Und an der Neutralität von dpa habe ich erhebliche Zweifel, seit ich mal mit einer dpa-Reporterin aneinandergerasselt bin. Wer Medien manipulieren will, kann das tun, indem er für dpa schreibt. Und da scheint eben auch nicht alles von allerfeinster journalistischer Qualität zu sein.

So sieht dann wohl die Gleichschaltung der Medien aus. Wobei "Gleichschaltung" ja eigentlich das falsche Wort ist, weil damit im Prinzip die Redaktionen ja sogar übergangen werden, wenn die Meldungen mehr oder weniger unbearbeitet durchreichen müssen. "Fernsteuerung" wäre da der treffendere Begriff.

Subtil daran ist, dass die meisten Journalisten wohl wirklich davon überzeugt sind, unabhängig zu sein, weil keiner zur Tür reinkommt und ihnen sagt, was sie schreiben sollen.


Einflussnahme im feministischen Sinne genießen wir mittlerweile also über die dpa, Wikipedia und Google. Selbst die Vereinten Nationen sind feministisch geprägt. Trotzdem leben wir der feministischen Ideologie zufolge im "Frauen unterdrückenden Patriarchat". Das würden Feministinnen vermutlich auch glauben, wenn wir längst alle einen kleinen Chip im Hirn hätten, der unser aller Weltsicht auf feministische Linie trimmt. Vermutlich dann erst recht.



2. Ich bin ja immer noch auf der Suche nach irgendeinem Artikel in einem deutschsprachigen Leitmedium, der sich faktennah mit dem Memo des gefeuerten Google-Mitarbeiters James Damore beschäftigt. Fündig geworden bin ich endlich in Tamara Wernlis Artikel "Googles 'sexistische Kackscheiße'", der in der Basler Zeitung erschienen ist. Ein Auszug:

Heutzutage muss man ja als Journalist einen Text nicht mehr lesen, um ihn zu beurteilen. Wenn also der Anonyme gar nicht anonym ist, wie Watson behauptet (sein Name steht zuoberst im Manifest), und er auch nirgends schreibt, dass "Männer bessere Programmierer sind" als Frauen, fällt das wohl unter "imaginäre Schreibefreiheit". Warum überhaupt argumentativ kontern, wenn man einfach nur "Sexist" draufschreiben kann?
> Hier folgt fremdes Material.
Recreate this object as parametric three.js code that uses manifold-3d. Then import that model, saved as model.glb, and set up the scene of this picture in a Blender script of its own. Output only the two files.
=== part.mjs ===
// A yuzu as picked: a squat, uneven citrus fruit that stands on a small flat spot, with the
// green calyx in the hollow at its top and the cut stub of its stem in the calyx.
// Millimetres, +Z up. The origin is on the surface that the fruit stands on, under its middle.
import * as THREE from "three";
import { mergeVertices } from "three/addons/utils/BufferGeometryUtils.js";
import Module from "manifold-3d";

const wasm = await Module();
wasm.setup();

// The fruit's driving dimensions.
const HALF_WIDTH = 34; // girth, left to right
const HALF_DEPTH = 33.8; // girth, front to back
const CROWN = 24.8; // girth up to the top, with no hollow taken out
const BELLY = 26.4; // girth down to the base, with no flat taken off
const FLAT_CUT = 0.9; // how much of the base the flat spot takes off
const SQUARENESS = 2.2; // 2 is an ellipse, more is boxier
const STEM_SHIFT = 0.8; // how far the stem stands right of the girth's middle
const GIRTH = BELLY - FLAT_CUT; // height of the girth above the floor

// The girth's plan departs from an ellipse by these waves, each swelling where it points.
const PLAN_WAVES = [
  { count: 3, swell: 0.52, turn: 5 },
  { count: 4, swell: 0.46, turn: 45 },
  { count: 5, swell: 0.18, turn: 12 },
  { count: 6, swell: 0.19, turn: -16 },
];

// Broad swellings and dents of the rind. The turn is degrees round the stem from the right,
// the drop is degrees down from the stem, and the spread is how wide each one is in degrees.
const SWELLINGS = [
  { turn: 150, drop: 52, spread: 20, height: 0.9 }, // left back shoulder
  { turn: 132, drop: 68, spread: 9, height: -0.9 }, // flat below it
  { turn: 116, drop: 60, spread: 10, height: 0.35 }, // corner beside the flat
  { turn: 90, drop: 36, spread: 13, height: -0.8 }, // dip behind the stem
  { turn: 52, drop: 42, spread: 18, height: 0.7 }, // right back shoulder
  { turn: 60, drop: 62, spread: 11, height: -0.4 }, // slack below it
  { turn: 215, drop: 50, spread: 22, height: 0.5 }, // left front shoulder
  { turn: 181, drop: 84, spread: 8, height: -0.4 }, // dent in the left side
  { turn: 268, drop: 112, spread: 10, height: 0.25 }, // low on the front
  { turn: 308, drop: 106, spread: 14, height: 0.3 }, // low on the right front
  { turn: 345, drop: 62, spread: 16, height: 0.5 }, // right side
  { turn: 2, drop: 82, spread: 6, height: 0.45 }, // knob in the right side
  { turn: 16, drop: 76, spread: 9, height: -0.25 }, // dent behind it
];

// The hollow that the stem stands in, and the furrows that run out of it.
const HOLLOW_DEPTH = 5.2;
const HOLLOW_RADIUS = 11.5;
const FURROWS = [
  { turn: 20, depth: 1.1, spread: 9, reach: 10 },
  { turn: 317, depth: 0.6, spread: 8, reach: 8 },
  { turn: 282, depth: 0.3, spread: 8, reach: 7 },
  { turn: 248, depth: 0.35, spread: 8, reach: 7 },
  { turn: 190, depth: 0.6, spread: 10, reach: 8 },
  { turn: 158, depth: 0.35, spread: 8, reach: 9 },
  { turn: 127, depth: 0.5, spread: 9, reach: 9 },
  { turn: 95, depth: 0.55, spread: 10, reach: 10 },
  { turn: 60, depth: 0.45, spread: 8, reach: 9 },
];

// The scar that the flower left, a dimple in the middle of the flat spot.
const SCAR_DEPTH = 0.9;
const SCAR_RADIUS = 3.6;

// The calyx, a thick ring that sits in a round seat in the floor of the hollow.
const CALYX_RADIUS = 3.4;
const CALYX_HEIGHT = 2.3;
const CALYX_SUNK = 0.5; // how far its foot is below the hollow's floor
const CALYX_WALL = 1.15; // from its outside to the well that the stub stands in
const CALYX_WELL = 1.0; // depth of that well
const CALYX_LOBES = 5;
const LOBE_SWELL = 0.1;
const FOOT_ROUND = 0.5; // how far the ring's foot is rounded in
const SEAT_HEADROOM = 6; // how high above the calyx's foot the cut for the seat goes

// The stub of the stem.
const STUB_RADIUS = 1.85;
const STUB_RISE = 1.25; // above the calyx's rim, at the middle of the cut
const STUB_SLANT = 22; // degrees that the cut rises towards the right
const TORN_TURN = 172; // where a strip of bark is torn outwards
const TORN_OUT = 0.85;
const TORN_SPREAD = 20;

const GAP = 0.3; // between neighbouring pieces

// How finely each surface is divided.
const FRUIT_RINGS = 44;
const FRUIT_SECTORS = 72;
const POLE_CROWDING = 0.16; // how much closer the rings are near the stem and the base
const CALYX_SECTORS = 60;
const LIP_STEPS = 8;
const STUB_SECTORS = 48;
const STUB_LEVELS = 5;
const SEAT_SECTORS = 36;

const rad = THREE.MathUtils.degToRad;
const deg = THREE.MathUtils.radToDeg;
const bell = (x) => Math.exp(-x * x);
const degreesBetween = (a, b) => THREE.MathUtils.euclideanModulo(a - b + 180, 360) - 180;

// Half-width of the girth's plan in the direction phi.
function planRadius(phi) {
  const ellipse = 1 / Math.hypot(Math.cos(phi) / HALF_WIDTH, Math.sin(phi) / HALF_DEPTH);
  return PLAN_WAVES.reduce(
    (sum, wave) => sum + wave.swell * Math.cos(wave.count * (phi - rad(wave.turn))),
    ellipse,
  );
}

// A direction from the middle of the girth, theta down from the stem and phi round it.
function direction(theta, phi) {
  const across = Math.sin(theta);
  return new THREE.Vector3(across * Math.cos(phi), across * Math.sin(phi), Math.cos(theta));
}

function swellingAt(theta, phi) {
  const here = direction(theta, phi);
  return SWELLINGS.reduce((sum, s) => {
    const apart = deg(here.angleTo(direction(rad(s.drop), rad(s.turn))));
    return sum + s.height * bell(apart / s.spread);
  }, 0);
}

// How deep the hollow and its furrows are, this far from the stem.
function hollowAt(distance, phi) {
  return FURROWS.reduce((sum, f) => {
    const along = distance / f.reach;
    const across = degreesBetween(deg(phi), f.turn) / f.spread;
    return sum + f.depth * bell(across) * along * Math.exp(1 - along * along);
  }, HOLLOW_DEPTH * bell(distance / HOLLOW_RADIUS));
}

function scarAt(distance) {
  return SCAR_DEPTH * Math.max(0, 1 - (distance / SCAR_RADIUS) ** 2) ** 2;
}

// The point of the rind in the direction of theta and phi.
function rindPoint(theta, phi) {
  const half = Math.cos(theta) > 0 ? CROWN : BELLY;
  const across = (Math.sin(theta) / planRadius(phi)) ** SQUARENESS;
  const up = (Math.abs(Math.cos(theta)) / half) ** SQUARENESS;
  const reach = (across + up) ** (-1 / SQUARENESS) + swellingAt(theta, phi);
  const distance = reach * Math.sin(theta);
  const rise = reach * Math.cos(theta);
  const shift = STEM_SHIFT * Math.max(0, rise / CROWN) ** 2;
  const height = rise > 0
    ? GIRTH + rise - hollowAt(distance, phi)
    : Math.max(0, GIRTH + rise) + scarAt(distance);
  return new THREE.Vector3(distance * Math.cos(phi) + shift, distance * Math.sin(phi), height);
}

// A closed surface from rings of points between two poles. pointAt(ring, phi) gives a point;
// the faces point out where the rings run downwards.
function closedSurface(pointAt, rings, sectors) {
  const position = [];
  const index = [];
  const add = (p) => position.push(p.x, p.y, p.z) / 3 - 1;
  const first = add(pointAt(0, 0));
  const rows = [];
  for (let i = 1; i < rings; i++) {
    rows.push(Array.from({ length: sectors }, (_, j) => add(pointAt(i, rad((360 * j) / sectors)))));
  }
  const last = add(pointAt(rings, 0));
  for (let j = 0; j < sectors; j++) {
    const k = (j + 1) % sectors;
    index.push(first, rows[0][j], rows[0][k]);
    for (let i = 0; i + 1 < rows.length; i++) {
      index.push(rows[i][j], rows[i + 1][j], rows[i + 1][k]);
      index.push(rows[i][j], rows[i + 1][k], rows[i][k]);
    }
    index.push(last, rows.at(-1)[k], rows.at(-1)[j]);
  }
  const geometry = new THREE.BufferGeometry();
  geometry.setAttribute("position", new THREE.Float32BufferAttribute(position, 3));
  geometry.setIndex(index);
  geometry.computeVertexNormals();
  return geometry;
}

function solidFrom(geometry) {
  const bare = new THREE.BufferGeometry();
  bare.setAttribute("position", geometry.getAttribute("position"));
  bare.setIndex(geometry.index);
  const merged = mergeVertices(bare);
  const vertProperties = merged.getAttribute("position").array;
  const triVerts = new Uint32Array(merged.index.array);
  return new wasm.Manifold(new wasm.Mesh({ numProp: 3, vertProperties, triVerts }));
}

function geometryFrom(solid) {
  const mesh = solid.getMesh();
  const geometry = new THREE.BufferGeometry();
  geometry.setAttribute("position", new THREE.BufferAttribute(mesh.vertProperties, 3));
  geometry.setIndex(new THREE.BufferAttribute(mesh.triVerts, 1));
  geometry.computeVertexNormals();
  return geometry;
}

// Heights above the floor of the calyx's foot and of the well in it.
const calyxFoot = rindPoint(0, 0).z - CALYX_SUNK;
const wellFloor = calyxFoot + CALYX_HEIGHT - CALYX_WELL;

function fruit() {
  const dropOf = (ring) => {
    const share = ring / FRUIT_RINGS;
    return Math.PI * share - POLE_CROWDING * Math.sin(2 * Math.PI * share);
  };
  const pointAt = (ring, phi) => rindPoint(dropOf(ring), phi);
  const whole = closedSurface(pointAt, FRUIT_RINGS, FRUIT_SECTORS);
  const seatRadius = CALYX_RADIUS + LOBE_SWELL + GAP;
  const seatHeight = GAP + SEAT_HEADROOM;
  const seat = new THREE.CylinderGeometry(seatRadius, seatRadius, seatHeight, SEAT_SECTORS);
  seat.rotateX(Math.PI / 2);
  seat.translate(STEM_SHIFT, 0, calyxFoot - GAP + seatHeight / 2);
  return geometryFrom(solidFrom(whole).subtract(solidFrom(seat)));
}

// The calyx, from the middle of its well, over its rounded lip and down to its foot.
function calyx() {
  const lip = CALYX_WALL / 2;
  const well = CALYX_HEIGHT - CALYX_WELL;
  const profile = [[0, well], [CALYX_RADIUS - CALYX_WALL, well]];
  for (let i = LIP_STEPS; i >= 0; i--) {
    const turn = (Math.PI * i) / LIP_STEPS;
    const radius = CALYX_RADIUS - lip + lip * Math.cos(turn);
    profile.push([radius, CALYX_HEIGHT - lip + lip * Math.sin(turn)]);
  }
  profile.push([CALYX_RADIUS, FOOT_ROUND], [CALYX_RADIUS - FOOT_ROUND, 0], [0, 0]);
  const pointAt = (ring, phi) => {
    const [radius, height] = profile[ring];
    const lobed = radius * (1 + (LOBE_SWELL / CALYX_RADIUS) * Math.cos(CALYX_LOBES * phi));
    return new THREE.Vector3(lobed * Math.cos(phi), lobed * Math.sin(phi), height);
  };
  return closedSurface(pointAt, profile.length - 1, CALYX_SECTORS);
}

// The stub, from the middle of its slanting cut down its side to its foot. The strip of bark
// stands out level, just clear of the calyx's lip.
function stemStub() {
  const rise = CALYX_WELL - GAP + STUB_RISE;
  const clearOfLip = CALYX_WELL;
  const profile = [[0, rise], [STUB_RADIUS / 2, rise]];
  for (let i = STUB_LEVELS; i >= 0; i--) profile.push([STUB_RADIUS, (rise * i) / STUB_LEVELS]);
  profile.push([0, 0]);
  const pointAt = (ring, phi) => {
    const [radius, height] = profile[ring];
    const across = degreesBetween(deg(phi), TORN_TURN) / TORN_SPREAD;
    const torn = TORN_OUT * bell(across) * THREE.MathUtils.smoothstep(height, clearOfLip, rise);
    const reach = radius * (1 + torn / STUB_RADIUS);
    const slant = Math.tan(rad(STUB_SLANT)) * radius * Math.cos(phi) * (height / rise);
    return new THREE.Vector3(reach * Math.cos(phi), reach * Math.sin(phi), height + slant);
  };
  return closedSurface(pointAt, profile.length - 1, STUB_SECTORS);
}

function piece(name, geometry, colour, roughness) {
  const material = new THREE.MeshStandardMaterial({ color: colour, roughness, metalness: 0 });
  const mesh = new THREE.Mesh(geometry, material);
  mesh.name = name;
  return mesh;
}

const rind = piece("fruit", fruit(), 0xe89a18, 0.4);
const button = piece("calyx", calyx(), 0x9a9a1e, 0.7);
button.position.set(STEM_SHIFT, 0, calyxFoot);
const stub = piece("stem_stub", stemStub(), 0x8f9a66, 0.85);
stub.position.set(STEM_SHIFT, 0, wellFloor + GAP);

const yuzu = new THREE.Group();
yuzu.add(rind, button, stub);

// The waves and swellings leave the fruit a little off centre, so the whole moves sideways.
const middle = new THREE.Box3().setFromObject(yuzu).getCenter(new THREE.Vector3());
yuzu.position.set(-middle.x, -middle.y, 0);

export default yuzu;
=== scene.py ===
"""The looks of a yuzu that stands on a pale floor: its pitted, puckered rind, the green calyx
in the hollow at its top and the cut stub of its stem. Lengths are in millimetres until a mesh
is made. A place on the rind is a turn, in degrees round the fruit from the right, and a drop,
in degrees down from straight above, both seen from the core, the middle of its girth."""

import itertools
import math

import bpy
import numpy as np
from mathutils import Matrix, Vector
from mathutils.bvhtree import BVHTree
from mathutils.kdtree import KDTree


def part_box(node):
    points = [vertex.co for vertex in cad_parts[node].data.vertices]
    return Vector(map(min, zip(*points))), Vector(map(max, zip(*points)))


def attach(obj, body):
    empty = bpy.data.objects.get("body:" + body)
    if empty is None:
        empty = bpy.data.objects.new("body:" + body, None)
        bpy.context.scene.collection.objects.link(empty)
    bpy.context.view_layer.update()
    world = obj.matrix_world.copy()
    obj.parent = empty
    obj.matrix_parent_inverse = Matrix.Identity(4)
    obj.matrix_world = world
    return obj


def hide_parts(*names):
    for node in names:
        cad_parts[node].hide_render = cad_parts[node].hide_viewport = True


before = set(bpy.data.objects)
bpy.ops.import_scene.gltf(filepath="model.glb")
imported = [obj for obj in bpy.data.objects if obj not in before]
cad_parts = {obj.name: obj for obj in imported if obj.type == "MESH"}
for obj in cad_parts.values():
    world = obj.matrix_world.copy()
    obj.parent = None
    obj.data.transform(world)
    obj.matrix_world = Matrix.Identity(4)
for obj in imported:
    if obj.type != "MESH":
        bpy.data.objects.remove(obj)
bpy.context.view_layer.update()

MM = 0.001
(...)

Wenn das Manifest "sexistisch" sein soll, unterstütze ich hiermit einen Sexisten, dessen Meinung ich grösstenteils teile. Nur, es gibt keine einzige Zeile, die sich gegen Frauen richtet, sie herabwürdigt, abqualifiziert oder beleidigt. James Damore argumentiert sachlich und ausgewogen, betont, dass er Diversität schätzt, bestreitet auch nicht, dass Sexismus existiert.


In den folgenden Absätzen erklärt Tamara Wernli, dass Damores Behauptungen von der Forschung gestützt werden, und gelangt schließlich zu dem Fazit:

Das Manifest liefert Anlass für spannende Debatten: Warum ist immer nur die Benachteiligung der Frau ein Thema? Warum sprechen wir nie darüber, dass gefährliche Jobs im Bergbau, bei Feuerwehr oder Müllabfuhr in der Regel von Männern verrichtet werden? Inwiefern ist es Gleichberechtigung, wenn nur eine bestimmte Gruppe besonders gefördert wird? Das gehört diskutiert. "Kackscheisse" ist einzig der Reflex, mit dem gewisse Leute darauf reagieren.


Übrigens hält die Mehrheit der Google-Mitarbeiter Damores Entlassung wegen seines Textes für falsch. Für James Damore setzt sich inzwischen auch der Ethikprofessor Peter Singer ein.



3. In der aktuellen Meinungsumfrage des durchaus zuverlässigen Instituts Yougov stürzen die Grünen so sehr ab, dass ihr Einzug in den Bundestag gefährdet ist. Hm, seltsam ... Haben die Grünen oder ihr direktes Umfeld in den letzten Wochen mit irgendetwas extrem negative Aufmerksamkeit erzeugt?

Vielleicht täte den Grünen eine Auszeit vom Bundestag mal ganz gut. Bei der FDP hat sie ja auch Wunder gewirkt.

Aber falls tatsächlich dieser irre Online-Pranger entscheidend dazu beigetragen hat, dass sich das Image der Grünen noch mal verschlechterte und sie jetzt vielleicht sogar aus dem Parlament fliegen – heißt das, ich muss Andreas Kemper dafür einen ausgeben, wenn wir uns irgendwann mal begegnen sollten?